Your goal - Pick out each line with the word "bodies" from the material that follows.

Dataset section -
* Start *

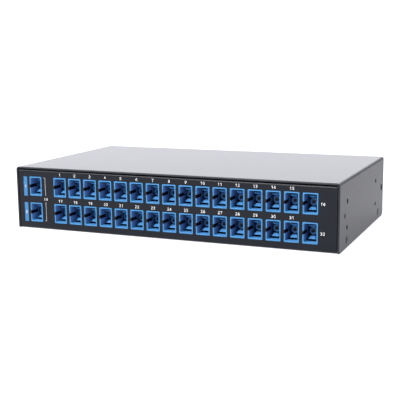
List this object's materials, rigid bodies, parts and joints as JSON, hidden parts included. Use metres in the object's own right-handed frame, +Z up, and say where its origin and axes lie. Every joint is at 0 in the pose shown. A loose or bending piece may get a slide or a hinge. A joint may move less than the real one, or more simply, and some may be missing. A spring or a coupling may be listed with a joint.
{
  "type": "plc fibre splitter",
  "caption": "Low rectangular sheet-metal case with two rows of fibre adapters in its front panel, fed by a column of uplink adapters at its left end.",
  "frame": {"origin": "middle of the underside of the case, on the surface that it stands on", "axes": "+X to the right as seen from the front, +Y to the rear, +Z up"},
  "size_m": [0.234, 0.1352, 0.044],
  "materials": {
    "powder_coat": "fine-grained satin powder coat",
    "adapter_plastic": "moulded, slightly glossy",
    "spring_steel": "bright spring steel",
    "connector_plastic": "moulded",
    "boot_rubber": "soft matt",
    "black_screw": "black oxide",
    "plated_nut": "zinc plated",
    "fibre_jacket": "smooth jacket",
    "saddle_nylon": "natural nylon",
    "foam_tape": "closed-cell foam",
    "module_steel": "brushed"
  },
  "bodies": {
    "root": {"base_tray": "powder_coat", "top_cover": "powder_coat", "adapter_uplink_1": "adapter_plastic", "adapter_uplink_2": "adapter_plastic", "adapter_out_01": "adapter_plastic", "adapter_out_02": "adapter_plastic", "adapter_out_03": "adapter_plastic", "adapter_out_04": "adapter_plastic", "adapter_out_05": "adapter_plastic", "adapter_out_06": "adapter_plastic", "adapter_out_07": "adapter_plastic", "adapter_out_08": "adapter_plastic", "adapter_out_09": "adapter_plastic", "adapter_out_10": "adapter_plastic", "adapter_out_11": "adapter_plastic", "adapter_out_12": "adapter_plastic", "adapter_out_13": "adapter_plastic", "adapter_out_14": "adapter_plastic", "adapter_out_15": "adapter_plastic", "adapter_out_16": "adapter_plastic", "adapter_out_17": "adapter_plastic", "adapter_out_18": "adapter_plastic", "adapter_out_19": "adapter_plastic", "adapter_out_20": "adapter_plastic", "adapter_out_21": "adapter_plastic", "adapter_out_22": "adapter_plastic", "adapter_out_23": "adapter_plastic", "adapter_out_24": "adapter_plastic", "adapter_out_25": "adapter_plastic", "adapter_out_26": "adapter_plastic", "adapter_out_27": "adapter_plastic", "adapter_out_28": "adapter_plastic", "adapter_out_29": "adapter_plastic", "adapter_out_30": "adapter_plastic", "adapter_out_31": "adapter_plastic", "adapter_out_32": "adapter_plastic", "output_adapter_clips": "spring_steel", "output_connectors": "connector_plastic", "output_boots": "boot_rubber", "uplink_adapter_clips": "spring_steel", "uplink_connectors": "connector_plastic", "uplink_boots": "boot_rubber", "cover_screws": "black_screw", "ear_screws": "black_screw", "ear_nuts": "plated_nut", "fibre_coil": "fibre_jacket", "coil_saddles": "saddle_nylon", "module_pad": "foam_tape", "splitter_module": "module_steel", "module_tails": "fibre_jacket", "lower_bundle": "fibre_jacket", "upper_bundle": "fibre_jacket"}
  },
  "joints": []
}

* End *

Finished answer -
List this object's materials, rigid bodies, parts and joints as JSON, hidden parts included. Use metres in the object's own right-handed frame, +Z up, and say where its origin and axes lie. Every joint is at 0 in the pose shown. A loose or bending piece may get a slide or a hinge. A joint may move less than the real one, or more simply, and some may be missing. A spring or a coupling may be listed with a joint.
  "bodies": {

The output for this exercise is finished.